Place the salmon fillets on the grill, skin-side down, and cook for 4-5 minutes per side. Once cooked through, remove the salmon and allow it to rest for a few minutes.
Flake the salmon into bite-sized pieces.
Prepare the Salad:
While the salmon is grilling, wash and dry the mixed greens. Place them in a large salad bowl.

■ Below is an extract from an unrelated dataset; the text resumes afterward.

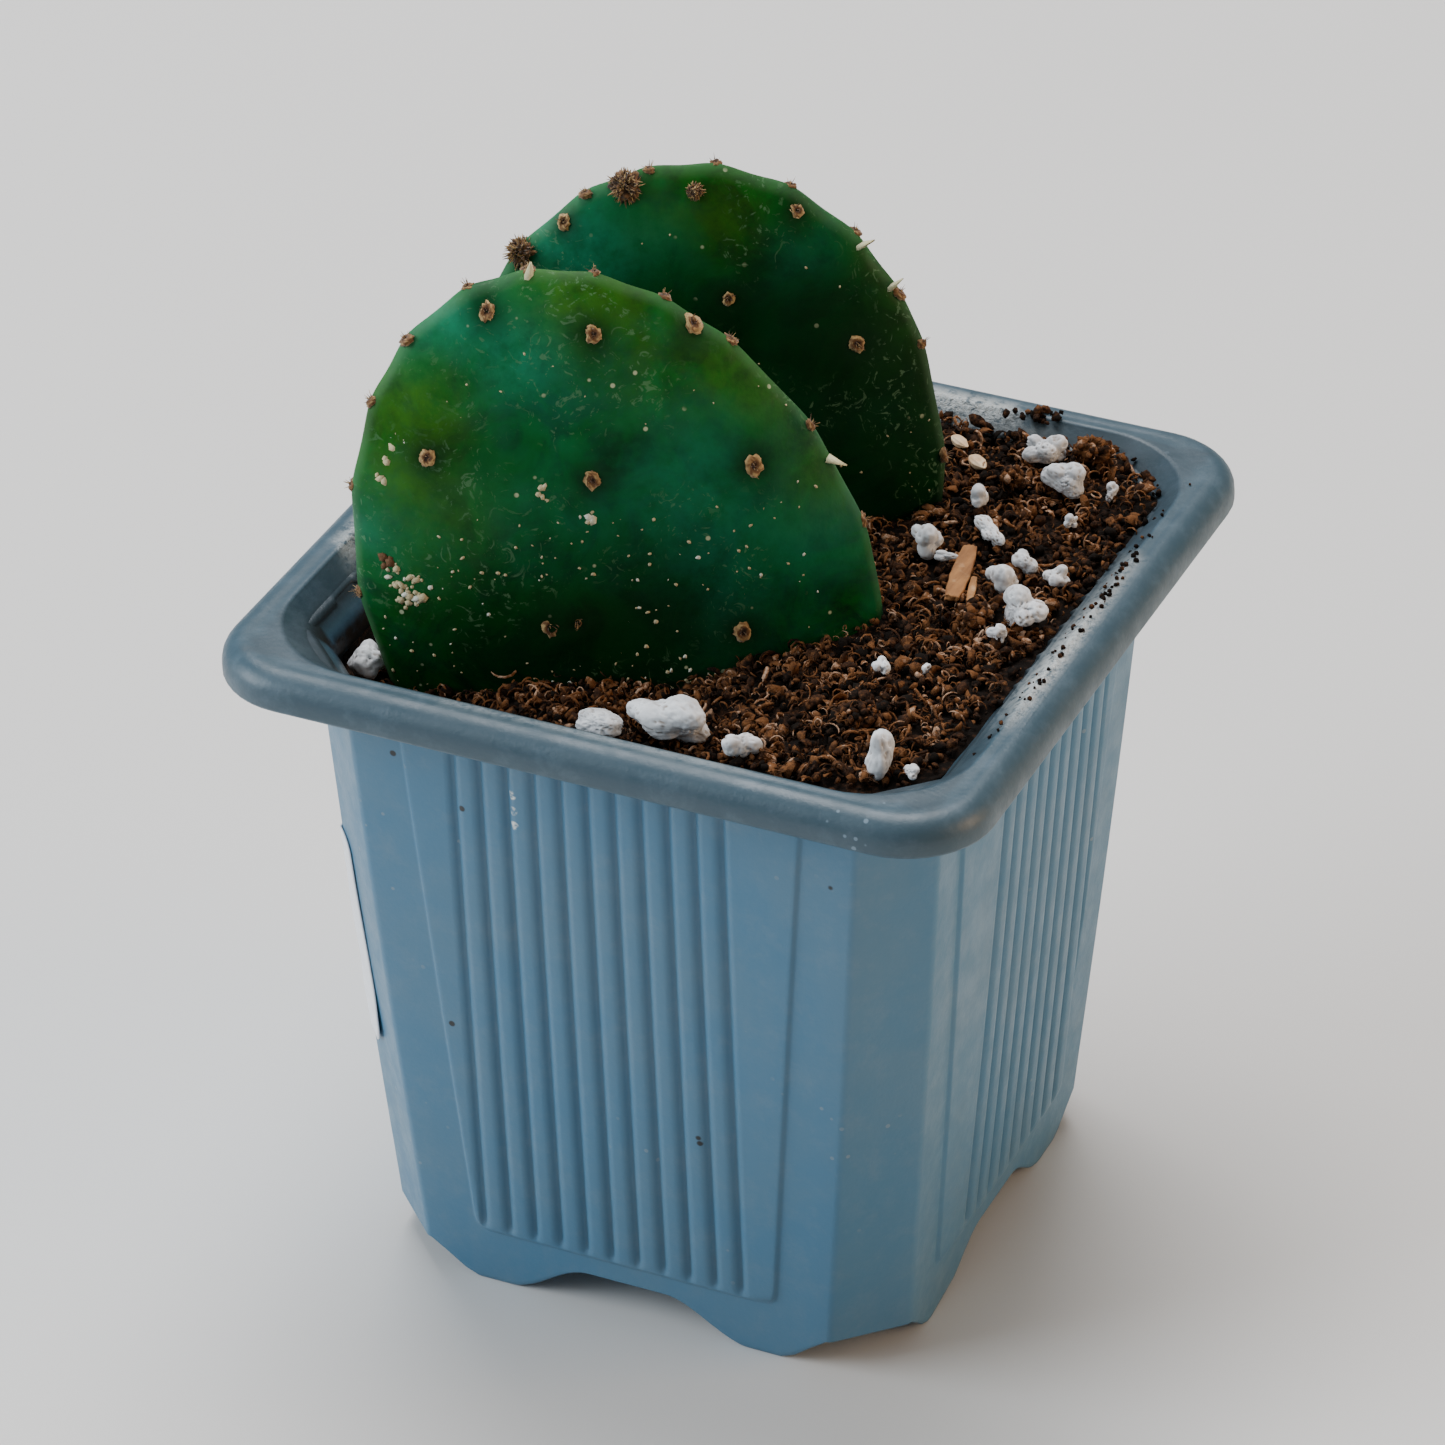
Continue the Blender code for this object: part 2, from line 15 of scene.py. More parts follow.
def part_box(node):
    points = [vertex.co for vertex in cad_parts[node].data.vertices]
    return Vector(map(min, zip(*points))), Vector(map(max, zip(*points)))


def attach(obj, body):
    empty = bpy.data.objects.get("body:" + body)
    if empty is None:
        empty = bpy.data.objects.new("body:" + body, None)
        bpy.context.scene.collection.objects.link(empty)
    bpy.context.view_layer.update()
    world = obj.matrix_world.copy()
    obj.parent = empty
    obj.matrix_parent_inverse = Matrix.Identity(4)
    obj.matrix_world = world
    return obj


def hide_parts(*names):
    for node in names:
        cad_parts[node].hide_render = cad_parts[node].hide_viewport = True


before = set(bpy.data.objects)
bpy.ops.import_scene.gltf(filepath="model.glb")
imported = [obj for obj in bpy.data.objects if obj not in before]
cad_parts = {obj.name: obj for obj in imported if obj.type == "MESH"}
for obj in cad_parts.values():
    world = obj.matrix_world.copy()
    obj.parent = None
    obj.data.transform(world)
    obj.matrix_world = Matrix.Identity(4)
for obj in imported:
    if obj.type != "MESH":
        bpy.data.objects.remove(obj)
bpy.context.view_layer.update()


# ---------------------------------------------------------------------------
# Pot: one thin injection moulding in blue-grey polypropylene. The wall tapers, has a fluted raised panel on
# each side and a facet at each corner, stands on eight foot lobes, and turns over into a rolled rim.

MM = 0.001
POT_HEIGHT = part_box("pot")[1].z
RIM_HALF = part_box("pot")[1].x
RIM_DEPTH = 2.8 * MM
RIM_ROUND = 1.8 * MM
RIM_CORNER = 6.75 * MM
LIP_HALF = 26.86 * MM
LIP_CORNER = 8.2 * MM
LIP_ROUND = 0.45 * MM
WALL = 1.0 * MM
WALL_TOP_HALF = 24.85 * MM
WALL_FOOT_HALF = 21.1 * MM
WALL_BULGE = 0.15 * MM
CORNER_LEG = 4.65 * MM
EDGE_ROUND = 0.9 * MM
FLOOR_LOW = 3.4 * MM
FLOOR_TOP = 4.6 * MM
PANEL_FOOT = 5.0 * MM
PANEL_FOOT_HALF = 12.5 * MM
PANEL_SPREAD = 0.0757
PANEL_CORNER = 1.3 * MM
PANEL_PROUD = 0.25 * MM
PANEL_STEP = 0.3 * MM
FLUTE_WIDTH = 0.26 * MM
FLUTE_DEPTH = 0.4 * MM
RIB_CROWN = 0.09 * MM
FLUTE_PITCH = (2.13 * MM, 2.2 * MM)
FLUTE_COUNT = (11, 10)
FLUTE_MIDDLE = (-0.98 * MM, 2.95 * MM)
ARCH_HEIGHT = 3.2 * MM
CORNER_LIFT = 3.0 * MM
FOOT_ROW = 4.2 * MM
FOOT_SHARES = (0.05, 0.15, 0.35, 0.6, 0.85, 1.0)
WALL_ROWS = (
    4.5, 4.8, 5.0, 5.12, 5.25, 5.4, 5.6, 5.9, 6.3, 7, 8, 10, 13, 17, 22, 27, 32, 37, 42, 46, 50, 52.5,
)
INNER_ROWS = (48, 40, 30, 20, 10, 5.4, 4.9, 4.65)
RIM_WALL = 1.1 * MM
RIM_HOLLOW = 1.25 * MM
RIM_EDGE_STEPS = ((1.1, 0.2), (0.95, 0.0), (0.3, 0.0), (0.1, 0.08), (0.0, 0.3))
RIM_DISH = 0.06 * MM
THROAT = POT_HEIGHT - 3.2 * MM
THROAT_CORNER = 2.2 * MM
INNER_CORNER = 1.2 * MM
ROUND_LEG = 2 - math.sqrt(2)
QUARTERS = (0.25, 0.5, 0.75, 1.0)
CORNER_STEPS = 5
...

Slice the cucumber, avocado, red onion, and cherry tomatoes. Add them to the salad bowl.
Make the Dressing:
In a small bowl, whisk together olive oil, balsamic vinegar, Dijon mustard, and honey (if using). Season with salt and pepper to taste.
Assemble the Salad:
Add the flaked salmon to the salad bowl, and drizzle with the balsamic vinaigrette. Toss gently to combine.
Notes
Storage: Leftovers should be stored separately from the dressing to keep the salad fresh. The grilled salmon will keep for up to 2 days in an airtight container in the fridge.
Variations: Feel free to add nuts, seeds, or cheese (like feta or goat cheese) for extra flavor and texture. You can also swap the balsamic vinaigrette for a lemon-based dressing if you prefer a lighter option.
Grill Tip: Be careful not to overcook the salmon. It should flake easily when tested with a fork and should be moist inside.